### Your goal
Report how many lines contain "with"; state the number and nothing else.

========

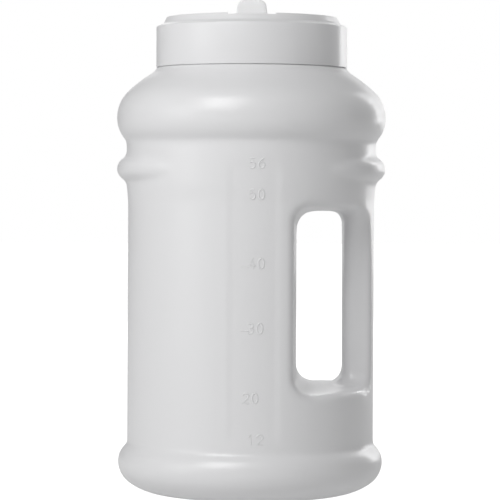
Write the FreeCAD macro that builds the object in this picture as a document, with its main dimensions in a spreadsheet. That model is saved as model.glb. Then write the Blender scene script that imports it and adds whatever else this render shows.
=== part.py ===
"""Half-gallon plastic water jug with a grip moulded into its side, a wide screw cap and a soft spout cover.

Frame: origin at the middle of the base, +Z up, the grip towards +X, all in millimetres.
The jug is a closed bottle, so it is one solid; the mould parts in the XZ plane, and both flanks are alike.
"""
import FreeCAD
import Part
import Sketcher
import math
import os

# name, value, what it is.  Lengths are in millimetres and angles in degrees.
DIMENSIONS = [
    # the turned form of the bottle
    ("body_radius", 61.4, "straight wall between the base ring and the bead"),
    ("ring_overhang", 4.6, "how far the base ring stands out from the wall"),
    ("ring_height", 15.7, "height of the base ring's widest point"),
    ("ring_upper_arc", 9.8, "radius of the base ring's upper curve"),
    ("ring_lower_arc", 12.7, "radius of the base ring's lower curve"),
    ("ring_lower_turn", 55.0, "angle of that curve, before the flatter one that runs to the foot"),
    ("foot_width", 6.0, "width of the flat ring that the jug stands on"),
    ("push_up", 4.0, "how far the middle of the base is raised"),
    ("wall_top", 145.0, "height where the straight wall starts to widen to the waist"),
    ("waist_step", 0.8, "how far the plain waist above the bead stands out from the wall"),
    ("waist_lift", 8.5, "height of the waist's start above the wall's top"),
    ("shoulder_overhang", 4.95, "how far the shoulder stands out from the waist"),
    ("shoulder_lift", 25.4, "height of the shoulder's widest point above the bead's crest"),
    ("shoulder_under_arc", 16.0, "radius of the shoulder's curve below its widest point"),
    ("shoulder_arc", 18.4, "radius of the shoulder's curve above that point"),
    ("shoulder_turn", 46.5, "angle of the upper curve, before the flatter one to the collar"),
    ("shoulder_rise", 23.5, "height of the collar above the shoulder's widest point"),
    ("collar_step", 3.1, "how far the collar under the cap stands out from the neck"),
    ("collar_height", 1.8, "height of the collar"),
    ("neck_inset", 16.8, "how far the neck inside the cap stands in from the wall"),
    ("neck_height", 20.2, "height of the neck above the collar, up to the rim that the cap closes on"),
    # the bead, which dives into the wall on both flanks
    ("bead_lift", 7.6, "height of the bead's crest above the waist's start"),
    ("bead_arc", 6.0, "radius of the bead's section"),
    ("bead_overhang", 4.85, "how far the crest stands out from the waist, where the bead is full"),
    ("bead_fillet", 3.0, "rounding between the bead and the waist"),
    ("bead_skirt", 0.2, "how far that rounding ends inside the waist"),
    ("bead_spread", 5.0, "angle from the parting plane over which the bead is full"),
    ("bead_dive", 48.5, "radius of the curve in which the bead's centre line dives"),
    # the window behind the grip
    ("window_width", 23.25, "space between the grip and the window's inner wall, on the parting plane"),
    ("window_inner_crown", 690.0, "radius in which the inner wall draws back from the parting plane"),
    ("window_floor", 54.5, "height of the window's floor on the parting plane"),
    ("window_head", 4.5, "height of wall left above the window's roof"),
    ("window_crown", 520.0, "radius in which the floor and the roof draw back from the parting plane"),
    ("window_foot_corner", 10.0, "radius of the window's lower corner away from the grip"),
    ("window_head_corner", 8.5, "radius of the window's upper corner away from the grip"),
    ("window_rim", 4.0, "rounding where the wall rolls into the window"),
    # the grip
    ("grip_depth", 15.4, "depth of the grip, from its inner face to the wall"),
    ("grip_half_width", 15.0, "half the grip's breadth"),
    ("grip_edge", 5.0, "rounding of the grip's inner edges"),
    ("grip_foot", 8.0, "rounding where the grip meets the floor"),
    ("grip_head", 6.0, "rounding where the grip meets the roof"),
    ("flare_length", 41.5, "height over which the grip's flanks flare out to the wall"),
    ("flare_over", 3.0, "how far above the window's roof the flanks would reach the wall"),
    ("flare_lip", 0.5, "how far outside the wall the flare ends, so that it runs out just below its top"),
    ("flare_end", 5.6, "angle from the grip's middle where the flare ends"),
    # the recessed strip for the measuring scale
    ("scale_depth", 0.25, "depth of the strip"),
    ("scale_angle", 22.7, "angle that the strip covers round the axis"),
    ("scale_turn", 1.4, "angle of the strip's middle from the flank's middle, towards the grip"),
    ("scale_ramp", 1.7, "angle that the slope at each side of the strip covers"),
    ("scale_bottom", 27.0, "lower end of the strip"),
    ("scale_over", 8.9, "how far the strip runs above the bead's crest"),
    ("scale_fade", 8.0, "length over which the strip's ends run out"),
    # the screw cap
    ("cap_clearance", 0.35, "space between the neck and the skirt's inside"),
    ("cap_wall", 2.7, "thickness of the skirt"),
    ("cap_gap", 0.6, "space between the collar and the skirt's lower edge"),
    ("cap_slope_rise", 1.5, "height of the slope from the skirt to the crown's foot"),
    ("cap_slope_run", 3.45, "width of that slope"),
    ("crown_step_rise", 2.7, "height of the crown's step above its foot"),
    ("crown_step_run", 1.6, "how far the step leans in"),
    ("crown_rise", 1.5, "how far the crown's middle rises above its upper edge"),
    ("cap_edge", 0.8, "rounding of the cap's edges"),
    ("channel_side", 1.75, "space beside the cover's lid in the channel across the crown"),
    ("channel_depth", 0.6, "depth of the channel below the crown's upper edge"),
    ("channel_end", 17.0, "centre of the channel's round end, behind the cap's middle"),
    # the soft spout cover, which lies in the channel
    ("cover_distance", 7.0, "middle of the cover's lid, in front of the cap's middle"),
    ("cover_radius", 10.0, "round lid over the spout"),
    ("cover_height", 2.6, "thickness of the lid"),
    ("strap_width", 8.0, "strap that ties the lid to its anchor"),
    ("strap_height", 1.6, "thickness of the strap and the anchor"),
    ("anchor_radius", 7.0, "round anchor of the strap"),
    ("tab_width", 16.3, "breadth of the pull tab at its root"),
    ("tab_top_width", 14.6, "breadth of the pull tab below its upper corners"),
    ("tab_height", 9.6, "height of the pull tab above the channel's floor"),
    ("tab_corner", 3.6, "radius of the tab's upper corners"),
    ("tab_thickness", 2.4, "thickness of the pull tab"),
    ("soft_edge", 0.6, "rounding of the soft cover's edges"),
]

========

### Task result
2